> Given instruction: Write out the data below in full. Keep it exact.

> Available data:
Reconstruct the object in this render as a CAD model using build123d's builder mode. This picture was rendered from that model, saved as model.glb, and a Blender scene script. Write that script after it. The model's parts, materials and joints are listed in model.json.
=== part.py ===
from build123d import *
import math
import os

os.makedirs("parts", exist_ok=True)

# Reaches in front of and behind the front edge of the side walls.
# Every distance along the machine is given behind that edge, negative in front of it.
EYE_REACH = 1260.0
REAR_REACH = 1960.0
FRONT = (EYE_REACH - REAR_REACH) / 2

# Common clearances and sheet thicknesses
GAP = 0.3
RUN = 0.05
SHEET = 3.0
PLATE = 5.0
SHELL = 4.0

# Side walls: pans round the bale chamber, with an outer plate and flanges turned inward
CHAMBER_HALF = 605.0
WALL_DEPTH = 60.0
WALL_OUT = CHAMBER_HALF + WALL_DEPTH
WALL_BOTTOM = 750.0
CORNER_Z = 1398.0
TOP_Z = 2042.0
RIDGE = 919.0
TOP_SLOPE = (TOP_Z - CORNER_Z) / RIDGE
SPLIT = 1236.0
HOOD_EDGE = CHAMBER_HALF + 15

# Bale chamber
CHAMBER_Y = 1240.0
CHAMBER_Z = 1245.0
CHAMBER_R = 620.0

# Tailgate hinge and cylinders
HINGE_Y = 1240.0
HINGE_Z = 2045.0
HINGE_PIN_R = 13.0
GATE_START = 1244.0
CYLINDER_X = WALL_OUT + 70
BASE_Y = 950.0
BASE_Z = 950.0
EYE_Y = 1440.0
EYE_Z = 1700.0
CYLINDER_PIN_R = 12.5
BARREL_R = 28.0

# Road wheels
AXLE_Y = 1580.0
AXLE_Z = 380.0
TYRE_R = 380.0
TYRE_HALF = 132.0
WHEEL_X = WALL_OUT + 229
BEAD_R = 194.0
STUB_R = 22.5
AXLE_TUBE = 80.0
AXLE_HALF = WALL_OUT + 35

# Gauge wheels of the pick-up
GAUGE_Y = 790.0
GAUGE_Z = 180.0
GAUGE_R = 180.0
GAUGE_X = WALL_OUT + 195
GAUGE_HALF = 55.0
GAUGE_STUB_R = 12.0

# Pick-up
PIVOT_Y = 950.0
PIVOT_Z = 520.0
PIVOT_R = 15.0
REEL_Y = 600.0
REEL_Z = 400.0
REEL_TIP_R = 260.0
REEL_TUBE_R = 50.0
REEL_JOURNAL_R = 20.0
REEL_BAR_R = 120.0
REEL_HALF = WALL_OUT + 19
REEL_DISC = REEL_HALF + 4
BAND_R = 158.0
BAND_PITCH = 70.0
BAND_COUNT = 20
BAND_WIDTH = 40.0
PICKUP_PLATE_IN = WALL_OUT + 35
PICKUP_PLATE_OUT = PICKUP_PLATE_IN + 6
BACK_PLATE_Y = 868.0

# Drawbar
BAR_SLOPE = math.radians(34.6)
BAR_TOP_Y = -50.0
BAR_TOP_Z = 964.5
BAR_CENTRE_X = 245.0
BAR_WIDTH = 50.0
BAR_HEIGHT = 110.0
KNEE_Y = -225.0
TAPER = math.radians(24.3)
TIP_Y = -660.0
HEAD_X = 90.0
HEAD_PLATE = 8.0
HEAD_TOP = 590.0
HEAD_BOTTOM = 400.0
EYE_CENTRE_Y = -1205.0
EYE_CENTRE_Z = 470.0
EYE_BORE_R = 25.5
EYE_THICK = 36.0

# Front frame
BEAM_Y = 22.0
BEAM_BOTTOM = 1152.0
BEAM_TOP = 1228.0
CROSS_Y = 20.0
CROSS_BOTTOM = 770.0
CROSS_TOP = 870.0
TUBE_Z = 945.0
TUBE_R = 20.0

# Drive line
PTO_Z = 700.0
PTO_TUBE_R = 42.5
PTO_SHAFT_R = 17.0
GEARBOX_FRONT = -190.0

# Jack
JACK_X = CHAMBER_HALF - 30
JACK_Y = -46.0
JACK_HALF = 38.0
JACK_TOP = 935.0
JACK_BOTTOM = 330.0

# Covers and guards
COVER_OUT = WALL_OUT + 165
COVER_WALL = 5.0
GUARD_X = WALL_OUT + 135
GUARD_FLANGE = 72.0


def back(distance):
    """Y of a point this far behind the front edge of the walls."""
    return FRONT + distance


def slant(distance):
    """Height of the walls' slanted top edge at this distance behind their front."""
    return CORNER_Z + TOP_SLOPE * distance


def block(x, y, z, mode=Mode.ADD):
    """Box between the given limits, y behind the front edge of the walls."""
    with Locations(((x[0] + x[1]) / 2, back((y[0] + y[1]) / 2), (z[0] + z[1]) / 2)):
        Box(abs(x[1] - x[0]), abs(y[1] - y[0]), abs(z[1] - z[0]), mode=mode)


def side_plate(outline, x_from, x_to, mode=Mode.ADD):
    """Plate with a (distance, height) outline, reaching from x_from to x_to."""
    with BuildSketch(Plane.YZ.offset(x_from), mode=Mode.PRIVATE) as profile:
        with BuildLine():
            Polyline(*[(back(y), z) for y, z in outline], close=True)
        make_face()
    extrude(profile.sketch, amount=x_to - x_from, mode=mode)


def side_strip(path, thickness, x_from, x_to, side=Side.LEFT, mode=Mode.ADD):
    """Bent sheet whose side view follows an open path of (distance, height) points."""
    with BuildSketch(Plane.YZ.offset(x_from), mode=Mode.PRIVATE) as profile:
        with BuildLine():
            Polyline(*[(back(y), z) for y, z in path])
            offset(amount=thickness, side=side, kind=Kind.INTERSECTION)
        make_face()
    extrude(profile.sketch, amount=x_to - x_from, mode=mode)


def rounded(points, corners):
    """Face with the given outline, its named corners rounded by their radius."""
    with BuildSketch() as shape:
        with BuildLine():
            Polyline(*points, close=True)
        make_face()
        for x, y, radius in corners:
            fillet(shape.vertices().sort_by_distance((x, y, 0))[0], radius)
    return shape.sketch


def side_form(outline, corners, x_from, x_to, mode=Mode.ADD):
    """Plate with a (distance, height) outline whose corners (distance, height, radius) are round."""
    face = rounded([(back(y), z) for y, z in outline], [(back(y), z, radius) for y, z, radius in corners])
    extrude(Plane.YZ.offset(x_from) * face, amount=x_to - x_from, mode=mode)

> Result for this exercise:
Reconstruct the object in this render as a CAD model using build123d's builder mode. This picture was rendered from that model, saved as model.glb, and a Blender scene script. Write that script after it. The model's parts, materials and joints are listed in model.json.
=== part.py ===
from build123d import *
import math
import os

os.makedirs("parts", exist_ok=True)

# Reaches in front of and behind the front edge of the side walls.
# Every distance along the machine is given behind that edge, negative in front of it.
EYE_REACH = 1260.0
REAR_REACH = 1960.0
FRONT = (EYE_REACH - REAR_REACH) / 2

# Common clearances and sheet thicknesses
GAP = 0.3
RUN = 0.05
SHEET = 3.0
PLATE = 5.0
SHELL = 4.0

# Side walls: pans round the bale chamber, with an outer plate and flanges turned inward
CHAMBER_HALF = 605.0
WALL_DEPTH = 60.0
WALL_OUT = CHAMBER_HALF + WALL_DEPTH
WALL_BOTTOM = 750.0
CORNER_Z = 1398.0
TOP_Z = 2042.0
RIDGE = 919.0
TOP_SLOPE = (TOP_Z - CORNER_Z) / RIDGE
SPLIT = 1236.0
HOOD_EDGE = CHAMBER_HALF + 15

# Bale chamber
CHAMBER_Y = 1240.0
CHAMBER_Z = 1245.0
CHAMBER_R = 620.0

# Tailgate hinge and cylinders
HINGE_Y = 1240.0
HINGE_Z = 2045.0
HINGE_PIN_R = 13.0
GATE_START = 1244.0
CYLINDER_X = WALL_OUT + 70
BASE_Y = 950.0
BASE_Z = 950.0
EYE_Y = 1440.0
EYE_Z = 1700.0
CYLINDER_PIN_R = 12.5
BARREL_R = 28.0

# Road wheels
AXLE_Y = 1580.0
AXLE_Z = 380.0
TYRE_R = 380.0
TYRE_HALF = 132.0
WHEEL_X = WALL_OUT + 229
BEAD_R = 194.0
STUB_R = 22.5
AXLE_TUBE = 80.0
AXLE_HALF = WALL_OUT + 35

# Gauge wheels of the pick-up
GAUGE_Y = 790.0
GAUGE_Z = 180.0
GAUGE_R = 180.0
GAUGE_X = WALL_OUT + 195
GAUGE_HALF = 55.0
GAUGE_STUB_R = 12.0

# Pick-up
PIVOT_Y = 950.0
PIVOT_Z = 520.0
PIVOT_R = 15.0
REEL_Y = 600.0
REEL_Z = 400.0
REEL_TIP_R = 260.0
REEL_TUBE_R = 50.0
REEL_JOURNAL_R = 20.0
REEL_BAR_R = 120.0
REEL_HALF = WALL_OUT + 19
REEL_DISC = REEL_HALF + 4
BAND_R = 158.0
BAND_PITCH = 70.0
BAND_COUNT = 20
BAND_WIDTH = 40.0
PICKUP_PLATE_IN = WALL_OUT + 35
PICKUP_PLATE_OUT = PICKUP_PLATE_IN + 6
BACK_PLATE_Y = 868.0

# Drawbar
BAR_SLOPE = math.radians(34.6)
BAR_TOP_Y = -50.0
BAR_TOP_Z = 964.5
BAR_CENTRE_X = 245.0
BAR_WIDTH = 50.0
BAR_HEIGHT = 110.0
KNEE_Y = -225.0
TAPER = math.radians(24.3)
TIP_Y = -660.0
HEAD_X = 90.0
HEAD_PLATE = 8.0
HEAD_TOP = 590.0
HEAD_BOTTOM = 400.0
EYE_CENTRE_Y = -1205.0
EYE_CENTRE_Z = 470.0
EYE_BORE_R = 25.5
EYE_THICK = 36.0

# Front frame
BEAM_Y = 22.0
BEAM_BOTTOM = 1152.0
BEAM_TOP = 1228.0
CROSS_Y = 20.0
CROSS_BOTTOM = 770.0
CROSS_TOP = 870.0
TUBE_Z = 945.0
TUBE_R = 20.0

# Drive line
PTO_Z = 700.0
PTO_TUBE_R = 42.5
PTO_SHAFT_R = 17.0
GEARBOX_FRONT = -190.0

# Jack
JACK_X = CHAMBER_HALF - 30
JACK_Y = -46.0
JACK_HALF = 38.0
JACK_TOP = 935.0
JACK_BOTTOM = 330.0

# Covers and guards
COVER_OUT = WALL_OUT + 165
COVER_WALL = 5.0
GUARD_X = WALL_OUT + 135
GUARD_FLANGE = 72.0


def back(distance):
    """Y of a point this far behind the front edge of the walls."""
    return FRONT + distance


def slant(distance):
    """Height of the walls' slanted top edge at this distance behind their front."""
    return CORNER_Z + TOP_SLOPE * distance


def block(x, y, z, mode=Mode.ADD):
    """Box between the given limits, y behind the front edge of the walls."""
    with Locations(((x[0] + x[1]) / 2, back((y[0] + y[1]) / 2), (z[0] + z[1]) / 2)):
        Box(abs(x[1] - x[0]), abs(y[1] - y[0]), abs(z[1] - z[0]), mode=mode)


def side_plate(outline, x_from, x_to, mode=Mode.ADD):
    """Plate with a (distance, height) outline, reaching from x_from to x_to."""
    with BuildSketch(Plane.YZ.offset(x_from), mode=Mode.PRIVATE) as profile:
        with BuildLine():
            Polyline(*[(back(y), z) for y, z in outline], close=True)
        make_face()
    extrude(profile.sketch, amount=x_to - x_from, mode=mode)


def side_strip(path, thickness, x_from, x_to, side=Side.LEFT, mode=Mode.ADD):
    """Bent sheet whose side view follows an open path of (distance, height) points."""
    with BuildSketch(Plane.YZ.offset(x_from), mode=Mode.PRIVATE) as profile:
        with BuildLine():
            Polyline(*[(back(y), z) for y, z in path])
            offset(amount=thickness, side=side, kind=Kind.INTERSECTION)
        make_face()
    extrude(profile.sketch, amount=x_to - x_from, mode=mode)


def rounded(points, corners):
    """Face with the given outline, its named corners rounded by their radius."""
    with BuildSketch() as shape:
        with BuildLine():
            Polyline(*points, close=True)
        make_face()
        for x, y, radius in corners:
            fillet(shape.vertices().sort_by_distance((x, y, 0))[0], radius)
    return shape.sketch


def side_form(outline, corners, x_from, x_to, mode=Mode.ADD):
    """Plate with a (distance, height) outline whose corners (distance, height, radius) are round."""
    face = rounded([(back(y), z) for y, z in outline], [(back(y), z, radius) for y, z, radius in corners])
    extrude(Plane.YZ.offset(x_from) * face, amount=x_to - x_from, mode=mode)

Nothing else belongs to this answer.